Run the sample job. You can view the log to see that the Python environment contains the declared dependencies and their transitive dependencies.

xxlimited_35
zlib
numpy
pandas
_distutils_hack
_virtualenv
chinese_calendar
dateutil
lunar_python
pip
pkg_resources
pytz
setuptools
six
tzdata
wheel
>>>>>>>> stderr:
25/12/25 17:01:56 INFO ShutdownHookManager: Shutdown hook called

Cloud build

This solution uses a dedicated job to package dependencies into a compressed archive, which is then uploaded to OSS for reuse in subsequent jobs.

Plan an OSS path

Specify an OSS path to store the packaged environment, for example, oss://your-bucket/envs/my_custom_env.

Submit a packaging job

Important

Do not modify the path of the built-in packaging script: local:///opt/tools/build_venv.py.
In args, specify the dependencies to install.

## Sample job
{
    // 1. Specify all dependencies to be packaged.
    "args": [
        "chinesecalendar>=1.10.0",
        "pandas>=1.5.3",
        "pyarrow>=19.0.1",
        "lunar_python"
    ],
    // 2. Call the built-in packaging script (do not modify).
    "file": "local:///opt/tools/build_venv.py",
    "name": "Build VirtualEnv Job",
    "conf": {
        "spark.driver.resourceSpec": "medium",
        "spark.executor.instances": 1,
        "spark.executor.resourceSpec": "medium",
        // 3. Specify the Python version.
        "spark.kubernetes.driverEnv.PYTHON_BIN": "python3.11",
        // 4. Specify the OSS path to upload the packaged environment (modify as needed).
        "spark.kubernetes.driverEnv.VENV_OSS_PATH": "oss://your-bucket/envs/my_custom_env",
        // 5. Specify the temporary directory for the build.
        "spark.kubernetes.driverEnv.VENV_DIR": "/tmp/build_test"
    }
}

Parameter	Description	Required	Default	Notes
spark.kubernetes.driverEnv.VENV_OSS_PATH	The storage path for the environment package.	Yes	None	Example: `oss://your-bucket/envs/my_custom_env`.
spark.kubernetes.driverEnv.VENV_DIR	The temporary build directory.	No	/tmp/venv	If the environment package is large, mount a data disk and change this path to `/user_data_dir`.
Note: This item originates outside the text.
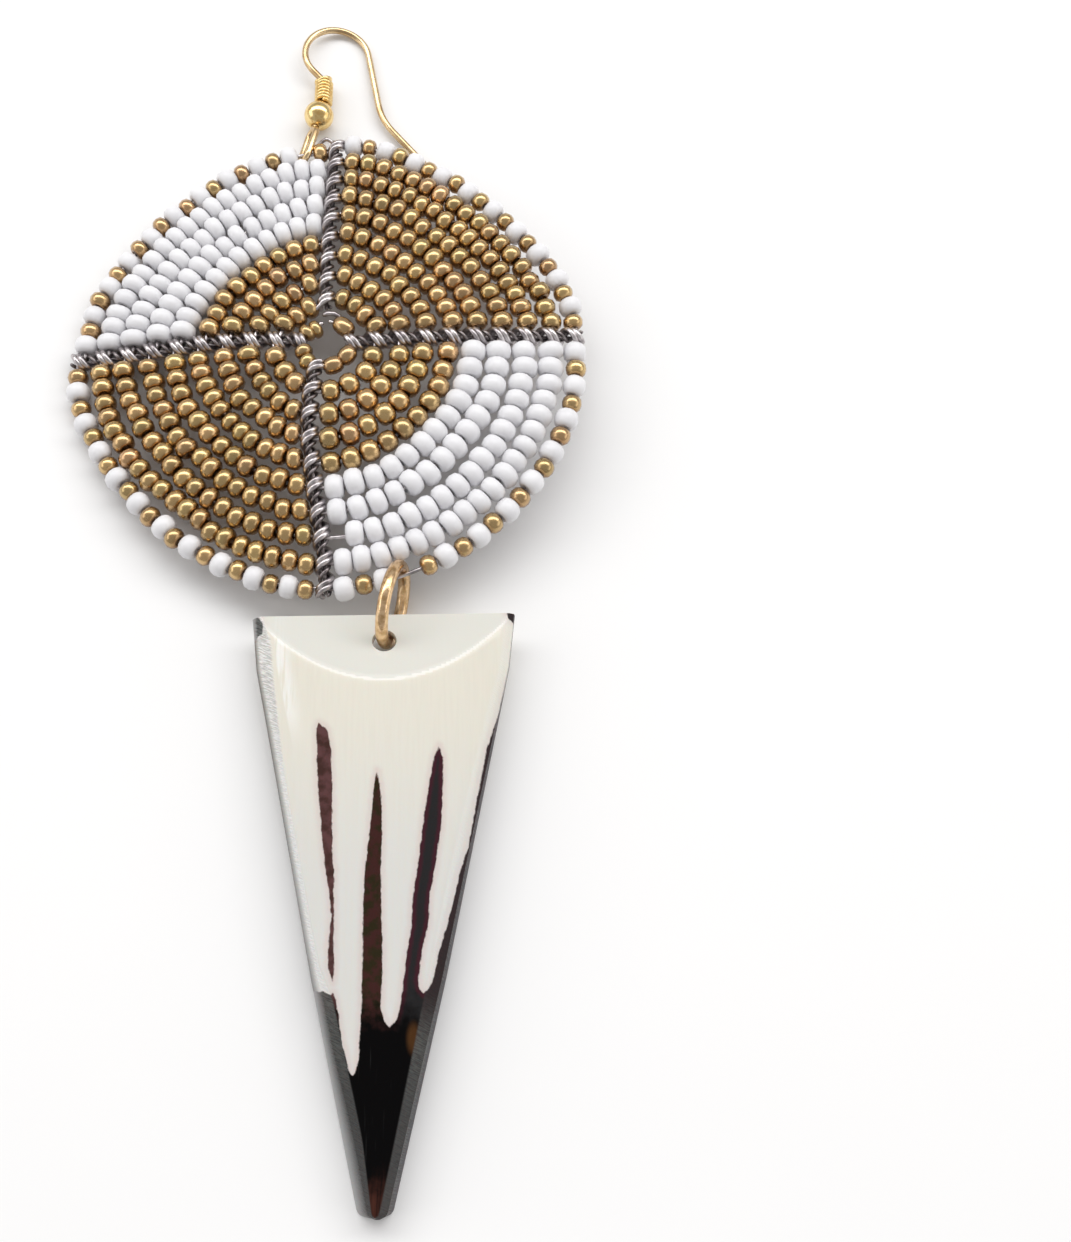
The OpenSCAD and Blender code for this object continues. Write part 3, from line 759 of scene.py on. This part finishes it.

spark.kubernetes.driverEnv.PYTHON_BIN	The Python version to use for the job.	No	python3.11	Valid values: python3.11 python3.9
spark.kubernetes.driverEnv.INDEX_URL	The URL of the `PyPI` repository.	No	http://mirrors.cloud.aliyuncs.com/pypi/simple/	The default value is the URL of a mirror hosted within Alibaba Cloud, which can be accessed over the internal network. If you specify an address that is only accessible over the public network, such as the PyPI mirror from Tsinghua University, you must enable public network access. For more information, see Configure public network access for a Spark application.

spark.kubernetes.driverEnv.TRUSTED_HOST	The domain of the `PyPI` repository to add as a trusted host.	No	mirrors.cloud.aliyuncs.com	Python verifies the SSL certificate of the PyPI repository during installation. If the repository's certificate is not from a trusted certificate authority (CA), use this parameter to mark the repository's domain as a trusted host. Important Use this parameter with caution. Ensure the configured PyPI source is trustworthy, as dependency confusion attacks are a common threat.

Run the job

The logs show the archive upload details and a complete list of packages and their versions installed in the virtual environment.

------------------ --------------
chinesecalendar    1.11.0
lunar_python       1.4.8
numpy              1.26.0
pandas             2.3.3
pip                24.2
pyarrow            22.0.0
python-dateutil    2.9.0.post0
pytz               2025.2
setuptools         75.1.0
six                1.17.0
tzdata             2025.3
wheel              0.44.0
Uploading archive to oss://xxx/envs/my_custom_env/venv_20251225174458.tar.gz
+ ossutil cp /tmp/venv_20251225174458.tar.gz xxx
xxx
xxx
xxx
xxx
xxx
xxx
xxx
xxx
xxx
Succeed: Total num: 1, size: 115,655,687. OK num: 1(upload 1 files).
0.788886(s) elapsed
Upload completed: oss://xxx/envs/my_custom_env/venv_20251225174458.tar.gz

Use the environment package

For subsequent PySpark jobs, you can reference the archive in oss://your-bucket/envs/my_custom_env.

To use the packaged environment, set the pyFiles parameter in your job configuration.

## Sample usage
{
 "name": "Spark Python",
 "file": "oss://testBucketName/example.py",
 "pyFiles": ["oss://your-bucket/envs/my_custom_env/venv_*****.tar.gz"],
 "args": [
 "oss://testBucketName/staff.csv"
 ],
 "conf": {
 "spark.driver.resourceSpec": "small",
 "spark.executor.instances": 2,
 "spark.executor.resourceSpec": "small"
 }
}

Troubleshooting

ModuleNotFoundError:
- Verify that dependencies are configured for both driverEnv and executorEnv.
- Verify that the package names are spelled correctly and match the names on PyPI.
NumPy-related errors:

Check whether your dependencies require numpy >= 2.0.0. If so, downgrade your dependency versions to be compatible with numpy 1.26.0.
Download timeouts:

If timeouts still occur when using the default internal network mirror, verify that if you have specified a public mirror, you have also enabled public network access for your job.